▸ Goal: Return exactly the listing's lines, from its first line to the line holding "const facetsRound = 48;", ends included.

— START —

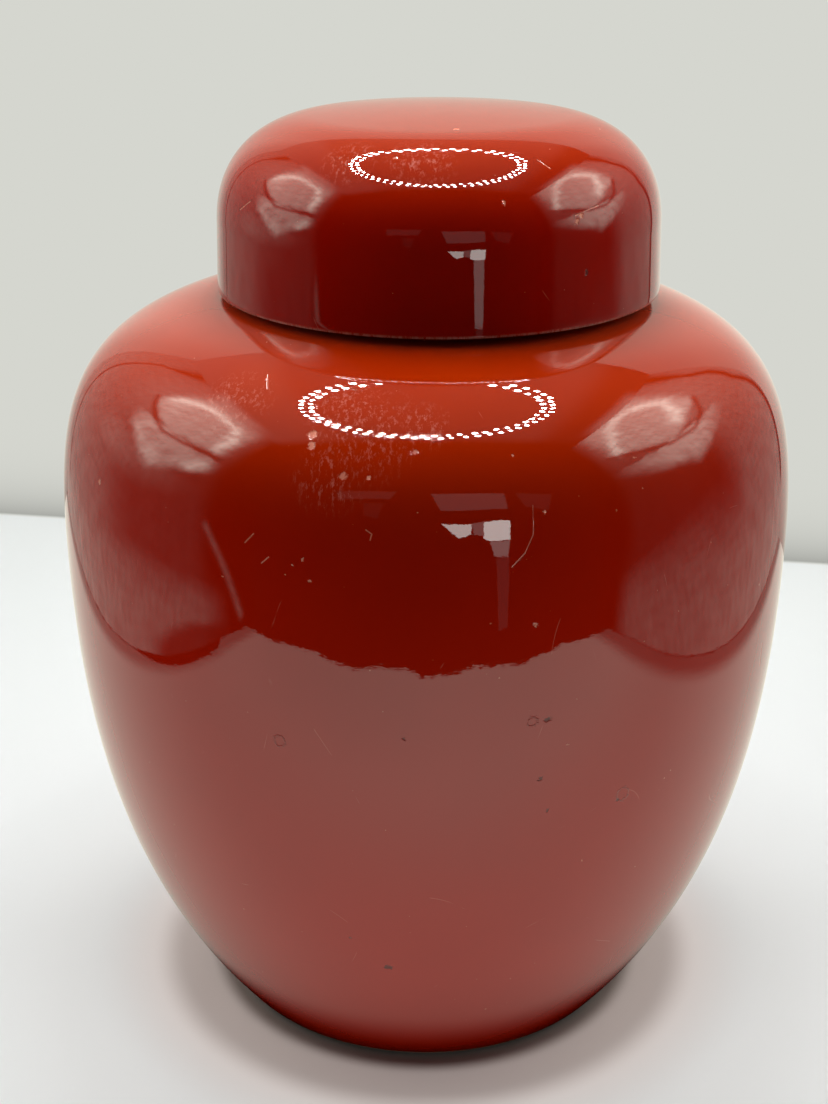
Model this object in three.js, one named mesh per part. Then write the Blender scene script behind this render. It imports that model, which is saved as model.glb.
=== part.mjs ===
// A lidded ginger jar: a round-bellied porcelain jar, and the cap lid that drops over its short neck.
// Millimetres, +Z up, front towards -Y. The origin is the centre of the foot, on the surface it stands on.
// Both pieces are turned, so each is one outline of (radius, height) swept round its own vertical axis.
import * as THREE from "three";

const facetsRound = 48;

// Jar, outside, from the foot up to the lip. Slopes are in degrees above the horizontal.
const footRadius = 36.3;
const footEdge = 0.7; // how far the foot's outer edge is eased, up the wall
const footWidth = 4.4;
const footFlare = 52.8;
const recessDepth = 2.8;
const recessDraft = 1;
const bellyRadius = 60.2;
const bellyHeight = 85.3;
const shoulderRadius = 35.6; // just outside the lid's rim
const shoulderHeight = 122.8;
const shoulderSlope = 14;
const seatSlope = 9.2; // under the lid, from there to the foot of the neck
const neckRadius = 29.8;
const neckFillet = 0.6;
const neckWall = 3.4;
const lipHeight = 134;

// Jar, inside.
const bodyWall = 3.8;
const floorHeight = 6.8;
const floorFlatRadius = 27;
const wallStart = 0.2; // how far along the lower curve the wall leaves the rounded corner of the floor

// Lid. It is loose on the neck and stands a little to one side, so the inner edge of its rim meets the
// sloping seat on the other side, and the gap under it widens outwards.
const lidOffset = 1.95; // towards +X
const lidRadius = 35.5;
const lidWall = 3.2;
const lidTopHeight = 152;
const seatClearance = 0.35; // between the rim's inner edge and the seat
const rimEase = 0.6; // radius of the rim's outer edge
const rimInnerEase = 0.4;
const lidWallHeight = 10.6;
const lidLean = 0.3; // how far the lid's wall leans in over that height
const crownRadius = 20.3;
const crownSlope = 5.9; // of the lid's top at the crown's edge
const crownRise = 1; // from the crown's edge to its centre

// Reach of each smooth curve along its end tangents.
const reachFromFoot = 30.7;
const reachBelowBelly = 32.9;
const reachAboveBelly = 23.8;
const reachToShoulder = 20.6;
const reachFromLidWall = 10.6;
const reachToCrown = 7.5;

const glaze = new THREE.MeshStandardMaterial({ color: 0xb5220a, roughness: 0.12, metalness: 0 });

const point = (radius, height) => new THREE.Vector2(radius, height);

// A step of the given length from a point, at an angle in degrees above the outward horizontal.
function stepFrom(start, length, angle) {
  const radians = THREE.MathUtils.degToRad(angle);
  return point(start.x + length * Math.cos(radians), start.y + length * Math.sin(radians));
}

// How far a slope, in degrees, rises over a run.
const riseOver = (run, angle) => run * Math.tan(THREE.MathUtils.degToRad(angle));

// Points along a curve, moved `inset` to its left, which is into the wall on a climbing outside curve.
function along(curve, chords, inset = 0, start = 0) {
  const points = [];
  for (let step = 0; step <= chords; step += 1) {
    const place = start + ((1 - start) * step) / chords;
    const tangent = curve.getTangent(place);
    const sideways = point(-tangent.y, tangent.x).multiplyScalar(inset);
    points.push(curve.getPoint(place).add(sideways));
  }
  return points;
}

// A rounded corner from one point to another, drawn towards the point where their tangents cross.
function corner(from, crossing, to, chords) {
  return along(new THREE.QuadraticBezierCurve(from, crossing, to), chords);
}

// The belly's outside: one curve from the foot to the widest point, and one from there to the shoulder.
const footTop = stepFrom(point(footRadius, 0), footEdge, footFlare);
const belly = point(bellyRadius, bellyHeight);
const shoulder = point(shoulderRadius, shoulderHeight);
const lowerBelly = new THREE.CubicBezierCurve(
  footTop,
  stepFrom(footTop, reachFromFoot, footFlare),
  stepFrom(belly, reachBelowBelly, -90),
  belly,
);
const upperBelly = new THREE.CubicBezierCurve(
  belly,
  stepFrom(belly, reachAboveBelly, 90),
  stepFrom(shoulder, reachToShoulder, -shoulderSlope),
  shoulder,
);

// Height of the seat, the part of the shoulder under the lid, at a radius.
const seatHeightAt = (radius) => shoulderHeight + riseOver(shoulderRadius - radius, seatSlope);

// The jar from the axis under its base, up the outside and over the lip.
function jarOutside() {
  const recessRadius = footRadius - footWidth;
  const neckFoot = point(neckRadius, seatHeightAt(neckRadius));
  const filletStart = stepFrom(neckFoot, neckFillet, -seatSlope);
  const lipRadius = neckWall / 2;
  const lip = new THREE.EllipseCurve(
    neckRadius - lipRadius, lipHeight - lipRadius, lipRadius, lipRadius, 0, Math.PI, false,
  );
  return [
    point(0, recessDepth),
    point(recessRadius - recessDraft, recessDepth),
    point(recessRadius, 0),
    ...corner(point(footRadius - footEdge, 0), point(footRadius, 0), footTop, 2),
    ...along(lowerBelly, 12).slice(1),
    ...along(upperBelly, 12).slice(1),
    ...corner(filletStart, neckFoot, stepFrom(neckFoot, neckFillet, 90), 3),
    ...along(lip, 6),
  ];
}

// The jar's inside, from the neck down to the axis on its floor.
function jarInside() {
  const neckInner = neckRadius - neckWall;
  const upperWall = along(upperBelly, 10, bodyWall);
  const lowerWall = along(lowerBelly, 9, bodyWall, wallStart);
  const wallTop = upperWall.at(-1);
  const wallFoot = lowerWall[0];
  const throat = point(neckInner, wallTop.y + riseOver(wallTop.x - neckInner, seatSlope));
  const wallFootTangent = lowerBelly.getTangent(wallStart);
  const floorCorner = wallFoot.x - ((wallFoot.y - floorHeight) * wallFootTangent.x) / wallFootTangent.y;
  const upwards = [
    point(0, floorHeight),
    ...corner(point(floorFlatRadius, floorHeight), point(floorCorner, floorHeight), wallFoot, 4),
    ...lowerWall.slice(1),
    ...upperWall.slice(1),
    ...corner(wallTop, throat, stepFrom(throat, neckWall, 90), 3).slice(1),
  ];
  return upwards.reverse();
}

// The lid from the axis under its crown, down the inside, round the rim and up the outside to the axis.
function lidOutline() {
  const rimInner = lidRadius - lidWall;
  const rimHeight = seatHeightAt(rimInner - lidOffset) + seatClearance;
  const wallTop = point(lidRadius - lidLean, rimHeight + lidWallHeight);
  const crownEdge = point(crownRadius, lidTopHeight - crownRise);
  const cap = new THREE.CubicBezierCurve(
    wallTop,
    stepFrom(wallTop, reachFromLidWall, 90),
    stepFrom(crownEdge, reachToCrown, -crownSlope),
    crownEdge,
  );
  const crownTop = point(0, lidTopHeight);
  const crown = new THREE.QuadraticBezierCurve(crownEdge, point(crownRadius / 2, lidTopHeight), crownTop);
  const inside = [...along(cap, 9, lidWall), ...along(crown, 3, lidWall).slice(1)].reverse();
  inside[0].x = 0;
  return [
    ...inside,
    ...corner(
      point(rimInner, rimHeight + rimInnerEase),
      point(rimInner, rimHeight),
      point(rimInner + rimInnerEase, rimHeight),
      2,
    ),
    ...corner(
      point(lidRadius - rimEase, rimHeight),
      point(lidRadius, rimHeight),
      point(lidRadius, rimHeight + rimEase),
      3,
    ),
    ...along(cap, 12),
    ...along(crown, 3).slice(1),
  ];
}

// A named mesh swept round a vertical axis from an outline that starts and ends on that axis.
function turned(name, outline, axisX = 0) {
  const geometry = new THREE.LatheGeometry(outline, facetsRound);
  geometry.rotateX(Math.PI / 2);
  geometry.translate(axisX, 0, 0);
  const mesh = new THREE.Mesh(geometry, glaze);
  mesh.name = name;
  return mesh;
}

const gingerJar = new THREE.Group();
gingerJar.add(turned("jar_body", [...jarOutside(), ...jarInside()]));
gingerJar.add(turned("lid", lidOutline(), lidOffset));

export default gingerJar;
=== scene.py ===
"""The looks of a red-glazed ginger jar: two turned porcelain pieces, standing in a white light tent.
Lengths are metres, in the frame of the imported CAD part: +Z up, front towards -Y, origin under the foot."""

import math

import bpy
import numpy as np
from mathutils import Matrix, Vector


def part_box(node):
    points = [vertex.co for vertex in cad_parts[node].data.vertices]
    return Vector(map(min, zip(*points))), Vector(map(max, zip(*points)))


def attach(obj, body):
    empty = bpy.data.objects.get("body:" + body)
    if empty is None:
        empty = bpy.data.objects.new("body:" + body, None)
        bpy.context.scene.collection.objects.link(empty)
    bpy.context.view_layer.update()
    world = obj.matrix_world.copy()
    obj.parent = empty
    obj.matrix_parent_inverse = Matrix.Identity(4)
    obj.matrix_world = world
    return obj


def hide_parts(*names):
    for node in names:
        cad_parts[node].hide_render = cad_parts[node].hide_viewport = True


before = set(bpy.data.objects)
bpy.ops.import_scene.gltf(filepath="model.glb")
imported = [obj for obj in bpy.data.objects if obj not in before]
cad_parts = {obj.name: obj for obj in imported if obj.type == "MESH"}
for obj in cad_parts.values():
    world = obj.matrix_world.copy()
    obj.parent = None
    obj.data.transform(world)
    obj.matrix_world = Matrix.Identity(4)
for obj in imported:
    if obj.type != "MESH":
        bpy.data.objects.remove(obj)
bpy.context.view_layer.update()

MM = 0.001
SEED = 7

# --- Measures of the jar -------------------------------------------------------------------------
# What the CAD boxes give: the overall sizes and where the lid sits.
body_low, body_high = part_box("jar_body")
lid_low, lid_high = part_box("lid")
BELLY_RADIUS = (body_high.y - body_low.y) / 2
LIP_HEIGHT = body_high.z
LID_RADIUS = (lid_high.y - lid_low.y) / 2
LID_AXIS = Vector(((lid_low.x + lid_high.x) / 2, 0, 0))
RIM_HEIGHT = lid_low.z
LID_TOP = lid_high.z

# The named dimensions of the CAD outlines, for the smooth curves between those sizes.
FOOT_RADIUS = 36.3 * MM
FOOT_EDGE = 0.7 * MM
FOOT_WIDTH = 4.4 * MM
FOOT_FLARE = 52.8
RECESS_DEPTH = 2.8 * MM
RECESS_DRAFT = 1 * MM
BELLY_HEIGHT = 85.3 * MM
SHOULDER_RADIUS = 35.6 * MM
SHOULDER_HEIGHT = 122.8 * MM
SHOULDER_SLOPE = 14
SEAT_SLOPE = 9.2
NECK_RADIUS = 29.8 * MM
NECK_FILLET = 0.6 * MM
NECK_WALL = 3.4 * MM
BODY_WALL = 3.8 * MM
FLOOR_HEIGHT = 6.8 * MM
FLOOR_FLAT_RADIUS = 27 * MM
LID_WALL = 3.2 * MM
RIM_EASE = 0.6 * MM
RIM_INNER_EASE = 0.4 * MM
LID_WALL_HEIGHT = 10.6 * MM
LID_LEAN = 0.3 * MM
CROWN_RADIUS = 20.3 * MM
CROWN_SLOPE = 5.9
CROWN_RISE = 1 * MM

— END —

▸ Answer to this task:
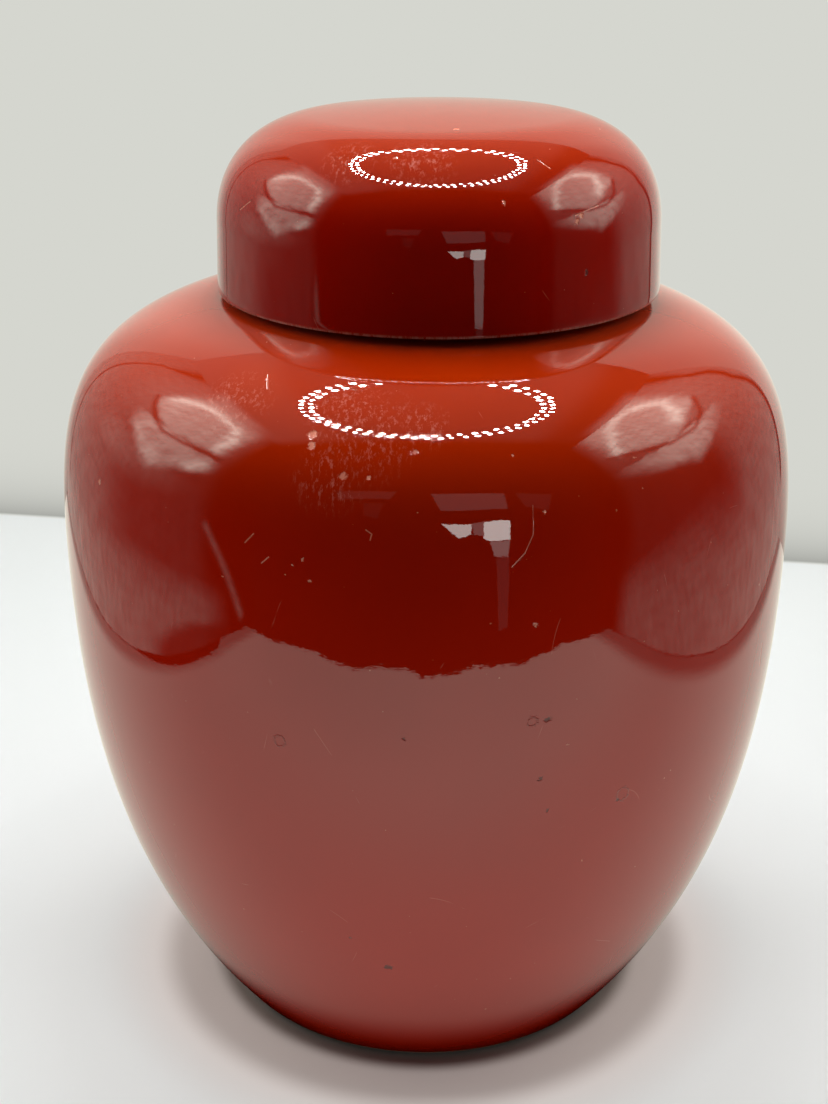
Model this object in three.js, one named mesh per part. Then write the Blender scene script behind this render. It imports that model, which is saved as model.glb.
=== part.mjs ===
// A lidded ginger jar: a round-bellied porcelain jar, and the cap lid that drops over its short neck.
// Millimetres, +Z up, front towards -Y. The origin is the centre of the foot, on the surface it stands on.
// Both pieces are turned, so each is one outline of (radius, height) swept round its own vertical axis.
import * as THREE from "three";

const facetsRound = 48;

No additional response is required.